Emersione di attività estere e punibilità in particolare di alcuni reati gravi come il riciclaggio. Su questi due punti si concentra la pressione del Movimento Cinque Stelle per ottenere una nuova versione dell’articolo 9 del decreto fiscale, quello che contiene la dichiarazione integrativa. La trattativa non sarà facile: da parte leghista si insiste sul fatto che il testo è quello concordato in Consiglio dei ministri e dunque non potrà cambiare. In queste partita le questioni di tattica politica si intrecciano con quelle più squisitamente tecniche ed anche con qualche equivoco più o meno voluto.

La Lega già in campagna elettorale e poi anche nella fase di scrittura del contratto di governo aveva posto l’accento su una sanatoria relativa alle cartelle esattoriali, da ridurre drasticamente con il meccanismo del saldo e tralcio per venire incontro alle imprese in difficoltà. Ancora ieri Salvini ha fatto significativamente riferimento ad Equitalia, ma il tema del contendere sono invece i redditi non dichiarati, da far emergere e sottoporre ad una tassazione più leggera.
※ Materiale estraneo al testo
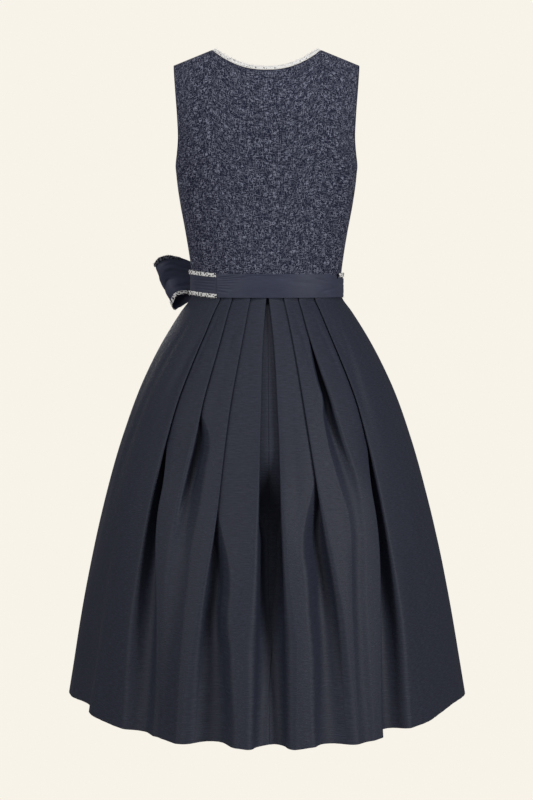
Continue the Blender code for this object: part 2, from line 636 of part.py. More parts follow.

Qualcosa che va oltre non solo la rottamazione delle cartelle, ma anche le definizioni agevolate proposte per altri atti di accertamento dell’Agenzia delle Entrate, nell’ipotesi in cui questa abbia già fatto le proprie contestazioni al contribuente.

Fino a qualche giorno fa, i pentastellati avevano condotto la propria battaglia difensiva sul fronte della soglia massima, scesa da un milione a centomila euro. Quel limite si è poi allargato di fatto, perché il testo precisa che va inteso per ogni imposta e per ogni singola annualità.  Ora è difficile che su questo punto si torni indietro, al massimo potrebbero esserci ritocchi marginali. Mentre la non punibilità per il riciclaggio e l’ammissione alla sanatoria dei capitali esteri sono aspetti qualitativi ben più pesanti da gestire per il partito di Di Maio, anche e soprattutto perché richiamano quanto realizzato in tempi relativamente recenti ad esempio dal governo Berlusconi. Da un punto di vista giuridico questa forma di non punibilità si pone appena al di sotto di un provvedimento come l’amnistia, per la quale la Costituzione prevede il voto del Parlamento con la maggioranza qualificata dei due terzi. Dunque è praticamente impossibile che dai pentastellati arrivi un parere positivo, senza significative modifiche. D’altra parte i risvolti penali dell’evasione rappresentano un tema delicato che si è sempre presentato anche nelle sanatorie proposte gli anni scorsi: difficile che un contribuente voglia mettersi in regola con l’agenzia delle Entrate rischiando di autodenunciarsi alla magistratura. Senza questo elemento il rischio è che il gettito di tutta l’operazione risulti molto esiguo.